Just to understand explicitly, would deferring shared functions mean that only shared GC structs and struct-typed shared globals and tables would be on the table for immediate prototyping?

And arrays and other non-function shared reference types.

We can split the proposal, but I'd still expect to see a lot of interest in finding a way forward with shared functions.

To be clear, I don't think it makes sense to split the proposal until some part is ready for useful phase advancement and is being held back by the rest of it. I don't think we're there yet and I don't anticipate being there for a while. I'm also still very interested in finding a way forward with shared functions.

Is there anyone on the Web side who is currently urgently asking for shared functions?
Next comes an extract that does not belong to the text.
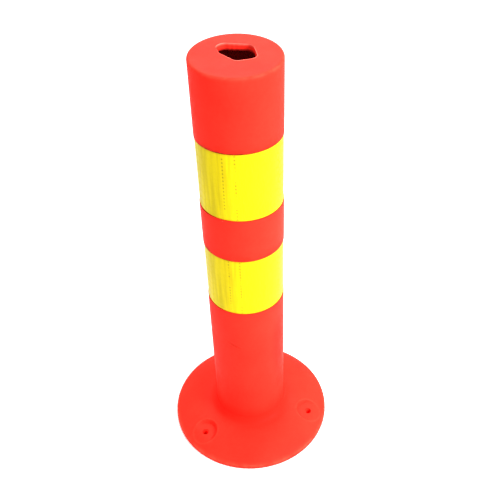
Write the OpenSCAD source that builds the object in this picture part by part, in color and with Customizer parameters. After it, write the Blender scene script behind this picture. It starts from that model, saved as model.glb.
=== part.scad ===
// Flexible delineator post for road edges and lane dividers.
// One soft hollow moulding makes the round foot, the tube and the closed top, and two strips
// of reflective sheeting are wrapped into shallow recesses round the tube. When a wheel hits
// it, the tube bends just above the foot and springs back. The moulding is given as three
// stretches: the foot that is bolted down, the neck that bends, and the tube that leans over.
// Millimetres, +Z up. The origin is the centre of the foot's underside, on the road.

/* [Overall] */
// Height of the post above the road, at its axis
post_h = 450; // [380:5:600]
// Outside diameter of the tube
tube_d = 80; // [66:1:96]
// Diameter of the foot where it meets the road
foot_d = 182; // [170:1:220]

/* [Tube] */
// Wall of the tube
tube_wall = 4.5; // [3.5:0.1:6]
// Thickness of the closed top
top_wall = 6.5; // [4:0.1:9]
// Slant of the flat top, which rises towards +Y
top_slant = 3.8; // [0:0.1:6]

/* [Foot] */
// Radius of the fillet between the tube and the skirt
fillet_r = 9; // [9:0.5:16]
// How far the fillet runs out from the tube, to the shoulder where the skirt begins
fillet_run = 8; // [4:0.5:9]
// Height of the shoulder above the road
shoulder_z = 19; // [17:0.5:24]
// Straight tube left on the foot above its fillet
collar_h = 25; // [5:1:40]
// Radius of the domed skirt, in section
skirt_r = 80; // [70:5:200]
// Thickness of the skirt
skirt_wall = 5; // [4:0.1:6]
// Height of the upright edge round the skirt
edge_h = 5; // [4:0.1:7]
// Width of the ring that the skirt stands on
rim_w = 8; // [5:0.5:10]
// Number of ribs under the skirt
rib_count = 12; // [6:3:18]
// Thickness of a rib
rib_t = 3; // [2:0.1:4]

/* [Anchor holes] */
// Number of anchor bolts
bolt_count = 3; // [3:1:3]
// Diameter of the circle through the anchor holes
bolt_pcd = 144; // [130:1:146]
// Diameter of an anchor hole
bolt_hole_d = 7; // [5:0.5:10]
// Diameter of the recess that takes the bolt's head and washer
bolt_seat_d = 28; // [22:1:30]
// Height of that recess's floor above the road
bolt_seat_z = 12; // [8:0.5:13]
// Wall of the boss round the recess, under the skirt
bolt_boss_wall = 4; // [3:0.1:5]

/* [Reflective bands] */
// Height of each strip of sheeting
band_h = 68; // [40:1:70]
// Tube left plain between the two recesses
band_gap = 47; // [30:0.5:60]
// Tube left plain above the upper recess
band_drop = 70; // [40:1:90]
// Thickness of the sheeting
sheet_t = 0.45; // [0.3:0.05:0.5]
// Layer of adhesive under the sheeting
glue_t = 0.1; // [0.05:0.05:0.1]
// Depth of the recess that a strip lies in
recess_t = 1.2; // [1.15:0.05:1.6]
// Gap between a strip's edge and the edge of its recess
band_clear = 0.5; // [0.2:0.1:1]
// Arc over which a strip's end laps its start
lap_deg = 13; // [6:1:20]

/* [Top opening] */
// Distance of the hand-trimmed opening from the post's axis
hole_offset = 4; // [0:0.5:8]
// Direction of that offset, from +X
hole_az = 70; // [0:5:355]
// Length of the opening, along the direction of its offset
hole_len = 31.5; // [28:0.5:40]
// Width of the opening
hole_w = 36.5; // [28:0.5:40]

/* [Hidden] */
$fn = 96;
eps = 1;
moulding = [1.0, 0.24, 0.18];
sheeting = [1.0, 0.95, 0.10];

tube_r = tube_d / 2;
bore_r = tube_r - tube_wall;
foot_r = foot_d / 2;
shoulder_r = tube_r + fillet_run;

// How far the slanted top rises and falls at the tube's edge
top_rise = tube_r * tan(top_slant);

// The fillet: a concave arc, upright where it leaves the tube and nearly level at the shoulder
fillet_c = [tube_r + fillet_r,
    shoulder_z + sqrt(pow(fillet_r, 2) - pow(fillet_r - fillet_run, 2))];

// The skirt: one convex arc from the shoulder to the top of its edge
skirt_run = [foot_r - shoulder_r, edge_h - shoulder_z];
skirt_chord = norm(skirt_run);
skirt_sag = sqrt(pow(skirt_r, 2) - pow(skirt_chord / 2, 2));
skirt_c = [shoulder_r, shoulder_z] + skirt_run / 2
    + skirt_sag * [skirt_run[1], -skirt_run[0]] / skirt_chord;

// The recesses, counted down from the top, and the neck below them. The moulding is cut at
// whole millimetres, so that the two faces of a cut lie on one plane.
recess_h = band_h + 2 * band_clear;
upper_recess_z = post_h - band_drop - recess_h;
lower_recess_z = upper_recess_z - band_gap - recess_h;
recess_r = tube_r - recess_t;
neck_clear = 30;
neck_z = [round(fillet_c[1] + collar_h), round(lower_recess_z - neck_clear)];

module fillet_section() {
    difference() {
        translate([bore_r, 0]) square([shoulder_r - bore_r, fillet_c[1]]);
        translate(fillet_c) circle(r = fillet_r);
        translate([fillet_c[0], shoulder_z]) square(fillet_r);
    }
}

// What lies under the skirt's arc, or under one that is "inset" below it, down to from_z
module skirt_section(from_r, to_r, inset = 0, from_z = 0) {
    intersection() {
        translate(skirt_c) circle(r = skirt_r - inset, $fn = 360);
        translate([from_r, from_z]) square([to_r - from_r, shoulder_z - from_z]);
    }
}

// The outside of the moulding in half section, from the road to above the top
module outer_section() {
    difference() {
        union() {
            square([tube_r, post_h + top_rise + eps]);
            fillet_section();
            skirt_section(shoulder_r, foot_r);
        }
        for (z = [lower_recess_z, upper_recess_z])
            translate([recess_r, z]) square([recess_t + eps, recess_h]);
    }
}

// A stretch of the moulding, solid from its axis out or with the bore through it
module solid_between(z0, z1, from_r = 0) {
    rotate_extrude() intersection() {
        outer_section();
        translate([from_r, z0]) square([foot_r + eps - from_r, z1 - z0]);
    }
}

module moulding_between(z0, z1) {
    solid_between(z0, z1, bore_r);
}

// All that lies below the slanted top, or below a plane that lies "drop" under it
module below_top(drop) {
    translate([0, 0, post_h - drop]) rotate([top_slant, 0, 0])
        translate([-foot_d, -foot_d, -2 * post_h]) cube([2 * foot_d, 2 * foot_d, 2 * post_h]);
}

// The hollow under the skirt, between the tube's own wall and the rim, down to from_z
module under_skirt(from_z) {
    rotate_extrude() skirt_section(tube_r, foot_r - rim_w, skirt_wall, from_z);
}

module at_bolts() {
    for (i = [0 : bolt_count - 1])
        rotate(90 + i * 360 / bolt_count) translate([bolt_pcd / 2, 0, 0]) children();
}

// Radial ribs, one of them on each anchor hole's line
module ribs() {
    for (i = [0 : rib_count - 1])
        rotate(90 + i * 360 / rib_count)
            translate([tube_r - eps, -rib_t / 2, 0])
                cube([foot_r - rim_w - tube_r + 2 * eps, rib_t, shoulder_z]);
}

module foot() {
    color(moulding) difference() {
        union() {
            difference() {
                moulding_between(0, neck_z[0]);
                under_skirt(-eps);
            }
            intersection() {
                under_skirt(0);
                union() {
                    ribs();
                    at_bolts() cylinder(d = bolt_seat_d + 2 * bolt_boss_wall, h = shoulder_z);
                }
            }
        }
        at_bolts() {
            translate([0, 0, -eps]) cylinder(d = bolt_hole_d, h = bolt_seat_z + 2 * eps);
            translate([0, 0, bolt_seat_z]) cylinder(d = bolt_seat_d, h = shoulder_z);
        }
    }
}

module flex_neck() {
    color(moulding) moulding_between(neck_z[0], neck_z[1]);
}

// The opening is trimmed by hand, so its outline is a rounded shape with uneven corners.
// Each corner is given along and across the opening, as parts of its half length and width.
hole_corners = [
    // along, across, radius
    [0.53, 0.59, 7.4],
    [0.48, -0.34, 8],
    [-0.28, -0.57, 7.8],
    [-0.59, -0.16, 6.3],
    [-0.01, 0.47, 6.1]
];

module top_opening() {
    rotate(hole_az) translate([hole_offset, 0, 0]) hull()
        for (c = hole_corners)
            translate([c[0] * hole_len / 2, c[1] * hole_w / 2]) circle(r = c[2], $fn = 32);
}

module post_tube() {
    color(moulding) difference() {
        intersection() {
            solid_between(neck_z[1], post_h + top_rise + eps);
            below_top(0);
        }
        intersection() {
            cylinder(r = bore_r, h = post_h + top_rise);
            below_top(top_wall);
        }
        translate([0, 0, post_h - top_wall - top_rise - eps])
            linear_extrude(top_wall + 2 * (top_rise + eps)) top_opening();
    }
}

// A strip wrapped round the tube, its end lapping its start at the back. The second layer is
// sunk by lap_bite into the first, which makes the strip one piece.
module band(z) {
    inner_r = recess_r + glue_t;
    lap_bite = sheet_t / 2;
    color(sheeting) translate([0, 0, z + band_clear]) {
        rotate_extrude() translate([inner_r, 0]) square([sheet_t, band_h]);
        rotate(90) rotate_extrude(angle = lap_deg)
            translate([inner_r + sheet_t - lap_bite, 0]) square([sheet_t + lap_bite, band_h]);
    }
}

module upper_band() { band(upper_recess_z); }

module lower_band() { band(lower_recess_z); }

foot();
flex_neck();
post_tube();
upper_band();
lower_band();
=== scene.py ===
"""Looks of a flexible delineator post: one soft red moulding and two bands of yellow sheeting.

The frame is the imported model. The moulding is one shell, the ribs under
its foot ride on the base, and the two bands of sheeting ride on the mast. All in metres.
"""

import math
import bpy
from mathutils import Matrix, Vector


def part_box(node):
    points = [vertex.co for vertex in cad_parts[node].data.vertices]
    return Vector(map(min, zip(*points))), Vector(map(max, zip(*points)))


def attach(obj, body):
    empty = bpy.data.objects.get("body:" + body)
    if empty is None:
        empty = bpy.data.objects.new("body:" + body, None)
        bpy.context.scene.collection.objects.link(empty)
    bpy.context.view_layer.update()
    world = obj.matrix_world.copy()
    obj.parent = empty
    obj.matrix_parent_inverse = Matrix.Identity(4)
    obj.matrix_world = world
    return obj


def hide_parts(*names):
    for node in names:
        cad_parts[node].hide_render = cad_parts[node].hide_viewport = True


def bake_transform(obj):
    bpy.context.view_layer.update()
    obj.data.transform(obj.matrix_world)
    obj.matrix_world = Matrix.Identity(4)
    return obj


bl_info = {
    "name": "Flexible Delineator Post",
    "version": (1, 0, 0),
    "blender": (4, 5, 0),
    "location": "3D View > Sidebar > Post",
    "description": "Builds a delineator post: its soft moulding, sheeting bands and stage",
    "category": "Object",
}

from functools import partial

import bmesh
import bpy
import numpy as np
from bpy.props import FloatProperty, FloatVectorProperty, IntProperty, PointerProperty
from mathutils import Matrix, Vector, noise

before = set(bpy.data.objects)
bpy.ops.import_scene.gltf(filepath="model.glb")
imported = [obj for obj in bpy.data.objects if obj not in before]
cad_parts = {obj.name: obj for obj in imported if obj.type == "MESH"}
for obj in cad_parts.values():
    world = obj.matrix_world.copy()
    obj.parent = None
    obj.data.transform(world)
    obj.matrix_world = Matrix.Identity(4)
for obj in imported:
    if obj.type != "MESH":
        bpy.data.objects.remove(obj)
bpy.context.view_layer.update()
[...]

I wouldn't say urgently, which is good since anyone who needs them urgently is plumb out of luck, but certainly there are folks who would benefit from them, as you mentioned. I think it's more that this proposal has lower-hanging fruit for prototypes to prove incremental value. As more of the infrastructure is put in place, I would expect the cost side of the cost-benefit analysis for shared functions to come down, too.

conrad-watt commented 3 months ago

One point we should also explicitly think about - if we go down the route of having separate shared-nonsuspendable and shared-suspendable, by starting with just shared-nonsuspendable for now we could go ahead with the native "TLS through function parameters" approach in the short term.